The Court concluded that Gable and Cook had both sustained injuries as a result of "'a great rush of force or uncontrollable power,'" satisfying the third prong of Kane. Id. at 222 (quoting Ciecwisz v. Bd. of Trs., 113 N.J. 180, 182 (1988) and Maynard v. Bd. of Trs., 113 N.J. 169, 175 (1988)). The Court also found that both officers had satisfied the first and second prong of Kane. Id. at 223-24. The Court acknowledged that "[t]he determination of what constitutes the stress or strain of a normal work effort requires a fact-sensitive inquiry." Id. at 222-23. The Supreme Court rejected the Board's argument that the "injuries were the sort of minor 'scuffles' that occur regularly in a jail environment," requiring denial of an accidental disability pension. Id. at 223. The Court concluded that the injuries were not the result of the normal work effort. Ibid. "These violent incidents are clearly distinguishable from the sort of commonplace happenings that we determined in Kane are part of the stress or strain of the normal work effort . . . ." Ibid. The Court held:
We recognize that a corrections officer's job is dangerous. There is always the possibility that he or she will be attacked violently by an inmate. Likewise, a firefighter might be struck by a falling beam, blown off a roof, or fall from a tall ladder. These occurrences, however, while occupational hazards, do not occur frequently enough to constitute normal stress or strain. Although a corrections officer, such as Gable or Cook, may realize that there is a potential that he or she will be called upon to subdue an inmate, an officer does not expect his or her daily routine will normally involve being struck by an aggressive or escaping inmate. [Id. at 223-24 (quotation omitted).]
The Court also rejected the Board's argument that Gable and Cook had voluntarily met with the objects that were the source of their injuries. Id. at 224. Specifically, the Court said:
Our previous decisions provide no support for appellant's position that the "involuntary" prong of the Kane test should be read broadly to encompass a general "assumption of risk." In Kane, supra, and in Maynard/Ciecwisz, supra, we considered only whether the injured party actually set in motion the object or source of his injury. Thus, in Kane the Court denied accidental disability benefits to a police officer who voluntarily subjected his wrist to injury by pounding his open palm against the handle of a steel wrench. 100 N.J. at 664. In Maynard the Court stated that a slip-and-fall accident, "by its very nature is a not a voluntarily occurrence." 113 N.J. at 175. In the instant cases, Officers Gable and Cook were the victims of sudden, violent assaults, instigated solely by the actions of others.
Policy reasons further support our conclusion that the "involuntary" prong should be read narrowly. We do not want corrections officers to shy away from subduing unruly inmates. Nor do we want to discourage police officers from chasing criminal suspects. If law-enforcement officers act cautiously, they will not get injured -- but they will also not be doing their jobs properly, and the public will not be as well protected. [Gable, supra, 115 N.J. at 224.]

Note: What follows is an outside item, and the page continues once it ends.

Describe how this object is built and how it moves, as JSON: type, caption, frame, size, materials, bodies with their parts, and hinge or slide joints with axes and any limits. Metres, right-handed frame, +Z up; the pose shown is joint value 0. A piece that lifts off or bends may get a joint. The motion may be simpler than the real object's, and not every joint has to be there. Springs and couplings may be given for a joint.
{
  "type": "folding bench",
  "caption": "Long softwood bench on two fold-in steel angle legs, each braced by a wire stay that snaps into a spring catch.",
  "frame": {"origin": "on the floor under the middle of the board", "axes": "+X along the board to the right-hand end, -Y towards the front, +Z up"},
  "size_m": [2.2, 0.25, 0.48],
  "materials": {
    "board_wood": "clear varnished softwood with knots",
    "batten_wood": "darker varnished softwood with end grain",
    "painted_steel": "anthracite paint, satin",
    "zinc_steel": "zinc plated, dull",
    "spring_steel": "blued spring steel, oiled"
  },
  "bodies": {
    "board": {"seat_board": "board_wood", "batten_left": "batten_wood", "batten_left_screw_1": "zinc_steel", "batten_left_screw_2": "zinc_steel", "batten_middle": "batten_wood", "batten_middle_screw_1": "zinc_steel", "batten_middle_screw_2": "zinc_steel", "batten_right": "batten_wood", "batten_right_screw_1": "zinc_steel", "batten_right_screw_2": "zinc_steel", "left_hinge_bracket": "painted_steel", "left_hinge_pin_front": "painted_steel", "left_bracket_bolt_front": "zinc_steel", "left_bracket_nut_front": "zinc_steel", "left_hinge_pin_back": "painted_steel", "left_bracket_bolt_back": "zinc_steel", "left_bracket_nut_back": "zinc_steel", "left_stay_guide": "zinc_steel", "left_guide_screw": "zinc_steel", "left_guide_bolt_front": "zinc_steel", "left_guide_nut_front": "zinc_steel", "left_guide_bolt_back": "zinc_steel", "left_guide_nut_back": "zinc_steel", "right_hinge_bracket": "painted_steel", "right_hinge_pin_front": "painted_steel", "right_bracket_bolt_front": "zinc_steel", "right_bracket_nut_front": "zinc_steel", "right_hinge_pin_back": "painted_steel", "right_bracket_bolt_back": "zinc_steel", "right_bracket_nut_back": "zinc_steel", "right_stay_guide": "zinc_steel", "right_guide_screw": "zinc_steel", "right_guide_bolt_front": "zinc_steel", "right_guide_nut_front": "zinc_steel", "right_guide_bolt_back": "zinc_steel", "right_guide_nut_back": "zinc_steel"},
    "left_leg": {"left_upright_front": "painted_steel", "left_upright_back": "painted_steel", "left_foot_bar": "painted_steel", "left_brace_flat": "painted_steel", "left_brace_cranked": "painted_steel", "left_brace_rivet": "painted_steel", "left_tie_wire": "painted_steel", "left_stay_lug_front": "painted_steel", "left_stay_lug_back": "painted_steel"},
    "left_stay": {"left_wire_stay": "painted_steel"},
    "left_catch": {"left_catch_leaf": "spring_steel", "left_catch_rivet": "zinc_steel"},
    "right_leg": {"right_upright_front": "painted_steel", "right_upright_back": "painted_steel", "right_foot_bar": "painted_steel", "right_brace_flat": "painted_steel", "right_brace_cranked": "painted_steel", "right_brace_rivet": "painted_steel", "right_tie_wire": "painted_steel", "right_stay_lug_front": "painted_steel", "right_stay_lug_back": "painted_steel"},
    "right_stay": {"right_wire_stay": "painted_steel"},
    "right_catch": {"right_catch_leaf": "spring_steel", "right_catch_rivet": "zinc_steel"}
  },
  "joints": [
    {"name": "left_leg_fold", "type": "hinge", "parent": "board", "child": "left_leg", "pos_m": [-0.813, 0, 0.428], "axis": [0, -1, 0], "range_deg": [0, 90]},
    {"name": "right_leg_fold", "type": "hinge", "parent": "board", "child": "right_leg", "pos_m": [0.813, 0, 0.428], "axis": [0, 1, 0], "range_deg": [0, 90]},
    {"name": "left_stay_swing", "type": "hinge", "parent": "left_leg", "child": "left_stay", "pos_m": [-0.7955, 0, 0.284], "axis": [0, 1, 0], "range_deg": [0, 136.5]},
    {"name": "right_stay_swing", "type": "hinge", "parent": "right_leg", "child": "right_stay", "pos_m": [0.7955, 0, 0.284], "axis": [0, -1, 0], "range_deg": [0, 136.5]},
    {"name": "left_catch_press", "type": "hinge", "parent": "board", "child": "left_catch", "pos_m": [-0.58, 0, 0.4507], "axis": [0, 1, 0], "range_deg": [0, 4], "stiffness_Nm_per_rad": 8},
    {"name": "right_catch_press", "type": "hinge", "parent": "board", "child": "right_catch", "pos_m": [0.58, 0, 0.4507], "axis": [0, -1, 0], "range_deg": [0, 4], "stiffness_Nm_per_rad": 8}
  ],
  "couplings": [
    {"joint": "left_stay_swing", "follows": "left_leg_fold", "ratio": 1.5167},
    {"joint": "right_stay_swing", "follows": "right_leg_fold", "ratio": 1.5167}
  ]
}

The ALJ here ostensibly relied on one of our unreported decisions, Richardson v. Board of Trustees, Police & Firemen's Retirement System, No. A-2811-04 (App. Div. Dec. 2, 2005) (slip op.), certif. granted, 186 N.J. 364 (2006). The ALJ interpreted that case as drawing a distinction between an injury sustained when an inmate's fury is directed at the corrections officer and an injury sustained when the inmate is directing his fury elsewhere. That interpretation is not correct.

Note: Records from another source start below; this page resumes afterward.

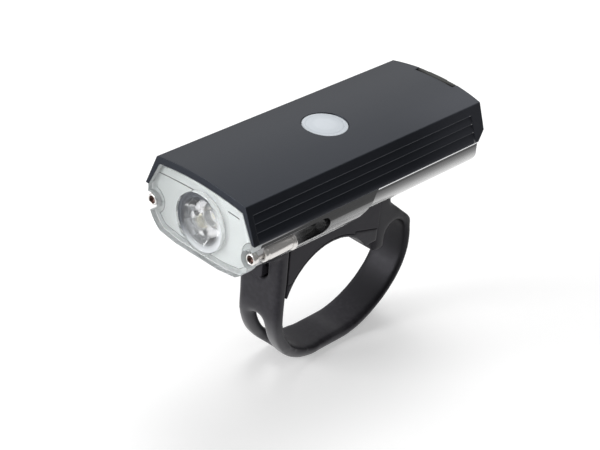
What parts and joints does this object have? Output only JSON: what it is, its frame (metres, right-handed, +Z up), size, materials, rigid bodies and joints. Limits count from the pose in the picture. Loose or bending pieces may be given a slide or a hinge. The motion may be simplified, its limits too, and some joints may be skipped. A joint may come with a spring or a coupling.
{
  "type": "bicycle headlight",
  "caption": "Rechargeable bicycle headlight: long bevelled head with clear front window and top button, swivelling on a saddle with a rubber handlebar strap.",
  "frame": {"origin": "on the axis of the handlebar, on the lamp's middle plane", "axes": "+X along the handlebar, -Y the way the beam points, +Z up, with the lamp above the handlebar"},
  "size_m": [0.038, 0.0829, 0.0649],
  "materials": {
    "shell_black": "satin moulded",
    "casing_grey": "satin gloss",
    "cover_black": "high gloss",
    "window_clear": "polished clear plastic",
    "lens_clear": "polished clear plastic",
    "bezel_pale": "satin",
    "seal_rubber": "matte",
    "bright_metal": "polished",
    "screw_steel": "zinc plated",
    "light_source": "phosphor yellow",
    "metal_core_board": "white solder mask",
    "sink_aluminium": "bead blasted",
    "inner_plastic": "matte",
    "button_pale": "frosted, translucent",
    "plunger_plastic": "matte",
    "board_green": "solder mask",
    "chip_black": "matte",
    "status_lens": "clear green",
    "port_metal": "nickel plated",
    "battery_foil": "laminated foil",
    "foam_grey": "open foam",
    "wire_red": "matte",
    "wire_black": "matte",
    "cover_rubber": "matte",
    "mount_plastic": "fine texture",
    "strap_rubber": "matte"
  },
  "bodies": {
    "mount": {"mount_saddle": "mount_plastic", "saddle_pad": "strap_rubber", "strap": "strap_rubber", "strap_pin": "screw_steel"},
    "head": {"top_shell": "shell_black", "front_casing": "casing_grey", "battery_cover": "cover_black", "front_window": "window_clear", "lens": "lens_clear", "front_bezel": "bezel_pale", "lens_holder": "bezel_pale", "lens_seal": "seal_rubber", "side_screws": "bright_metal", "screw_sleeves": "bright_metal", "cover_screws": "screw_steel", "plate_screws": "screw_steel", "swivel_screw": "screw_steel", "swivel_washer": "screw_steel", "swivel_nut": "screw_steel", "led_chip": "light_source", "led_board": "metal_core_board", "heat_sink": "sink_aluminium", "inner_frame": "inner_plastic", "button_retainer": "inner_plastic", "rear_cap": "inner_plastic", "battery_connector": "inner_plastic", "tact_switch": "inner_plastic", "swivel_plate": "inner_plastic", "circuit_board": "board_green", "protection_board": "board_green", "driver_chip": "chip_black", "power_coil": "chip_black", "status_led": "status_lens", "usb_socket": "port_metal", "battery_cell": "battery_foil", "battery_foam": "foam_grey", "battery_wire_red": "wire_red", "led_wire_red": "wire_red", "battery_wire_black": "wire_black", "led_wire_black": "wire_black"},
    "tail": {"strap_tail": "strap_rubber"},
    "button": {"power_button": "button_pale", "switch_plunger": "plunger_plastic"},
    "flap": {"usb_cover": "cover_rubber"}
  },
  "joints": [
    {"name": "head_swivel", "type": "hinge", "parent": "mount", "child": "head", "pos_m": [0, 0, 0.021], "axis": [0, 0, 1], "range_deg": [-15, 15]},
    {"name": "strap_release", "type": "hinge", "parent": "mount", "child": "tail", "pos_m": [0, 0, -0.0189], "axis": [1, 0, 0], "range_deg": [0, 75], "stiffness_Nm_per_rad": 0.03, "springref_deg": -5.73},
    {"name": "button_press", "type": "slide", "parent": "head", "child": "button", "axis": [0, 0, -1], "range_m": [0, 0.0005], "stiffness_N_per_m": 3000, "springref_m": -0.0002},
    {"name": "usb_flap", "type": "hinge", "parent": "head", "child": "flap", "pos_m": [0, 0.0414, 0.0378], "axis": [-1, 0, 0], "range_deg": [0, 95], "stiffness_Nm_per_rad": 0.002, "springref_deg": -5.73}
  ]
}
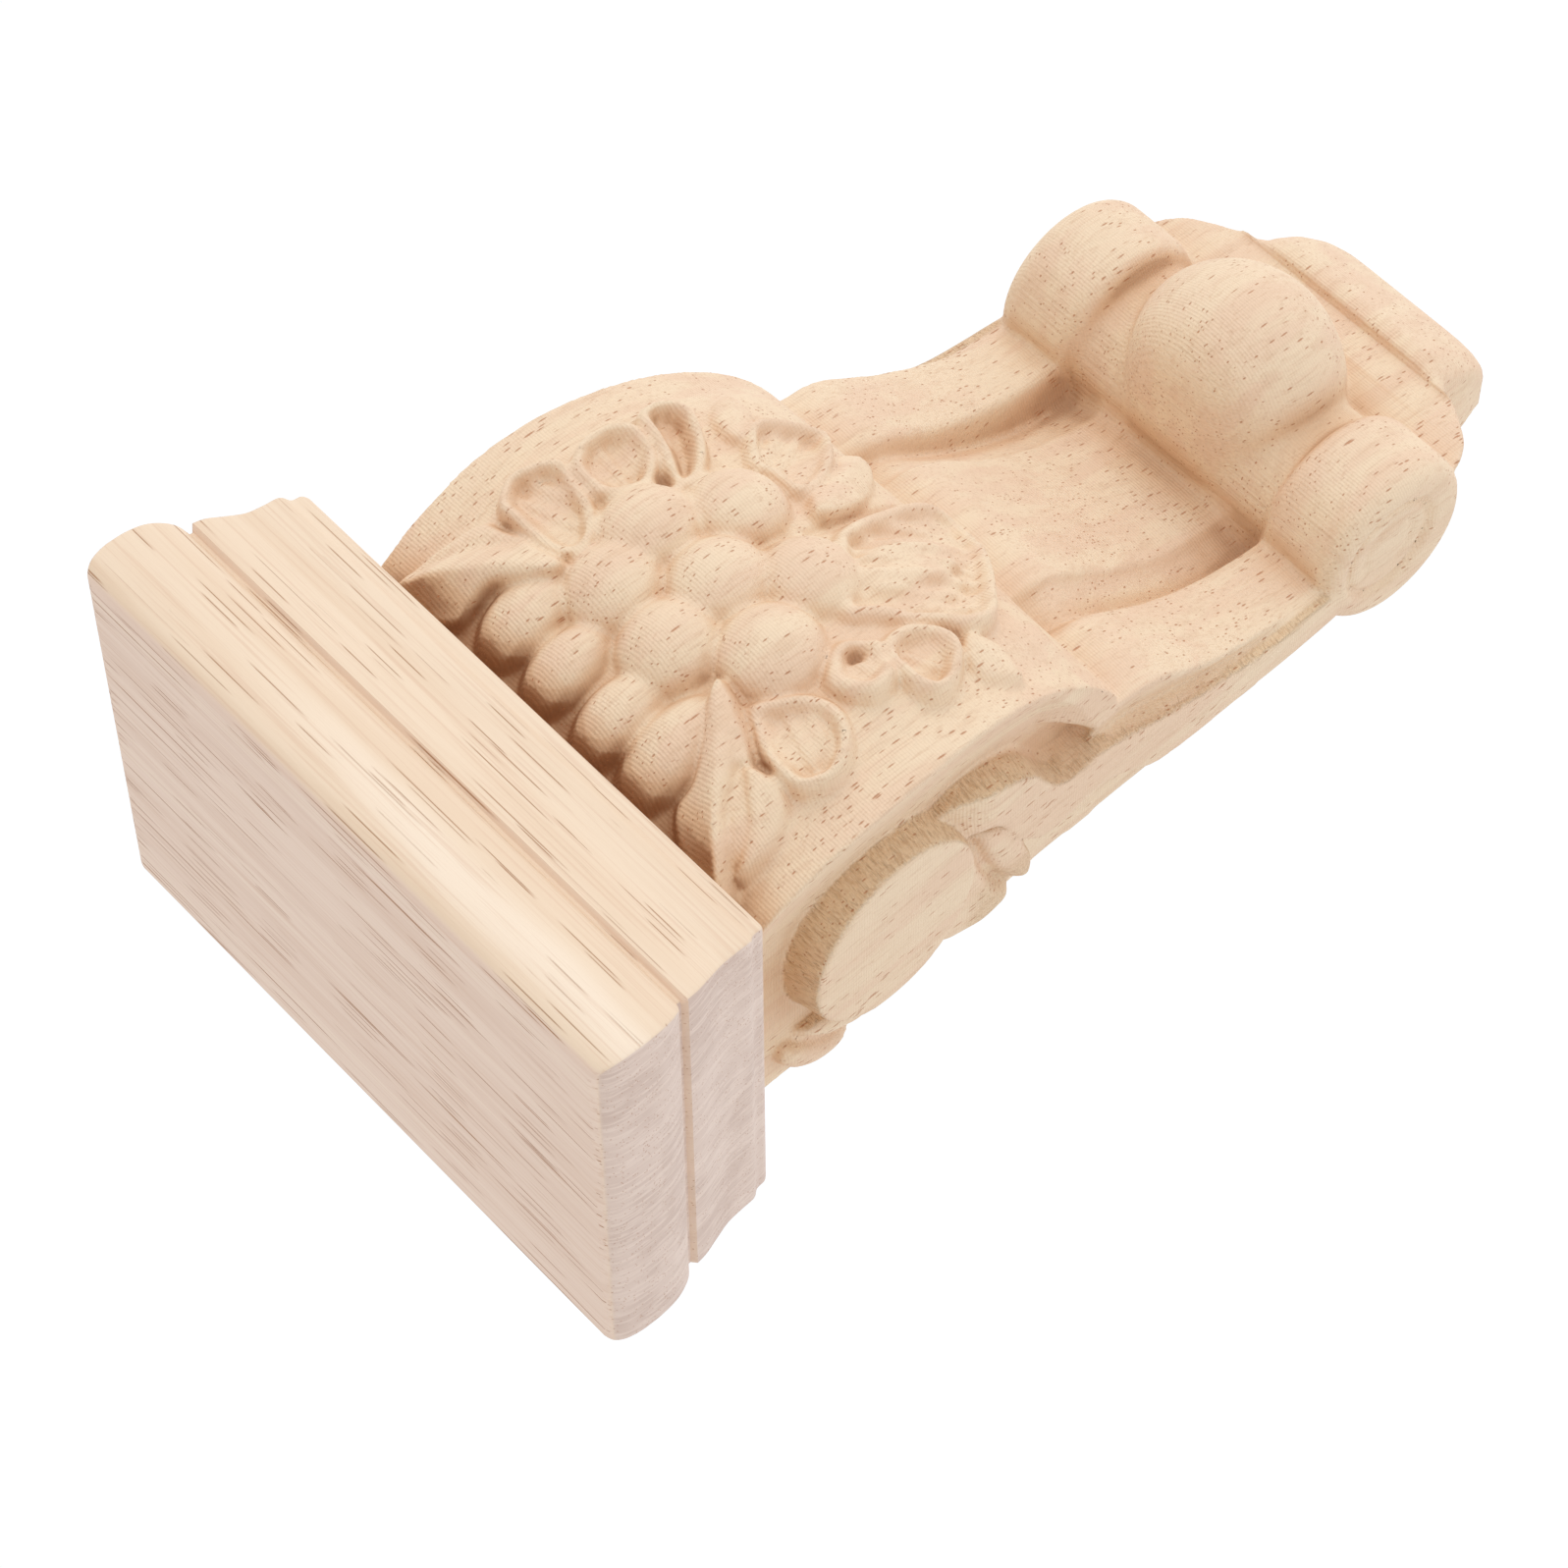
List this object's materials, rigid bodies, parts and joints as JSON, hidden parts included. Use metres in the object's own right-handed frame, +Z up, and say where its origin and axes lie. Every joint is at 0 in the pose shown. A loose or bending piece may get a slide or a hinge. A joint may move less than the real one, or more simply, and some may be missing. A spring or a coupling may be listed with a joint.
{
  "type": "carved wooden corbel",
  "caption": "Unfinished wooden wall bracket: a moulded cap board on a scroll body carved with grapes, leaves, flutes and volutes.",
  "frame": {"origin": "fixing point on the flat back of the carved body, on the centre line, 75 mm below the top of the cap", "axes": "+Z up, +Y into the wall, the carved front looks to -Y"},
  "size_m": [0.1, 0.0645, 0.19],
  "materials": {
    "cap_wood": "bare rubberwood, sanded, grain across",
    "body_wood": "bare rubberwood, straight from the carving tool, grain upright"
  },
  "bodies": {
    "root": {"moulded_cap": "cap_wood", "carved_body": "body_wood"}
  },
  "joints": []
}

The corrections officer in Richardson responded to an emergency code and found two other corrections officers struggling with an inmate. Id. at 2. As Richardson attempted to handcuff the inmate, he was knocked backwards, but in the process of steadying himself on the inmate he was straddling, he injured his left wrist. Id. at 2-3. The ALJ and the Board in Richardson relied on a distinction adopted by the Board in Winfield v. Board of Trustees, Police & Firemen's Retirement System, No. TYP 8487-01, Initial Decision (April 3, 2003), adopted by Board of Trustees, No. PFRS 3-10-028177 (May 30, 2003),*fn2 between "offensive" and "defensive" conduct by the corrections officer. Richardson, supra, slip op. at 7-8. In affirming the denial of an accidental disability pension, we commented that the legal conclusions of the ALJ and the Board were "consistent with the Supreme Court's decision in Gable and are entitled to our deference." Id. at 9 (citation omitted). However, we concluded that the manner in which Richardson was injured was "not comparable" to what occurred in Gable. Id. at 11.
The ALJ, here, concluded that the object of the inmate's attack was Officer Beverly, not Officer Dutton, and he further concluded that Dutton was merely performing his duty to maintain order at the jail. The ALJ concluded, "[i]n this case, Dutton was not the object and physical encounters with the inmates, if not occurring every day, occur on such a routine basis as to be anticipated."
It is evident that the ALJ misconstrued Cattani and its progeny, including Richardson and Winfield. This case law focuses the PFRS and the courts on the manner in which an injury is sustained. We do not need to express an opinion regarding the propriety of the distinction drawn in Winfield regarding who was the "aggressor" and whether the actions of the officer were "aggressive" or "defensive," an issue pending before our Supreme Court, because it is clear from the undisputed facts here that the inmate was the aggressor and Dutton was defending Beverly. It is irrelevant whether the inmate was attempting to hurt Beverly rather than Dutton.
Finally, in support of the denial of an accidental disability pension the ALJ concluded that Dutton was merely performing his duty to maintain order at the jail. That, too, is an incorrect statement of the issue in accidental-disability-pension cases. Of course he was performing his job duty, as is the case in all of these accidental-disability-pension cases, and as required by N.J.S.A. 43:16A-7(1). The issue is whether the injuries were or "were not induced by the stress or strain of the normal work effort." Kane, supra, 100 N.J. at 663 (emphasis added). The Supreme Court in Gable adopted our reasoning that "[a]lthough a corrections officer . . . may realize that there is a potential that he or she will be called upon to subdue an inmate, an officer does not expect his or her daily routine will normally involve being struck by an aggressive or escaping inmate." Gable, supra, 115 N.J. at 223-24 (quotation omitted) (emphasis added). Indeed, the testimony before the ALJ was consistent with the Gable conclusion and clearly established that it was not uncommon for corrections officers to intervene in fights between inmates, but that attacks on corrections officers are rare. Here, the evidence established that Dutton's injuries "were not induced by the stress or strain of the normal work effort." Kane, supra, 100 N.J. at 663 (emphasis added). As a consequence, Dutton is entitled to receive an accidental disability pension.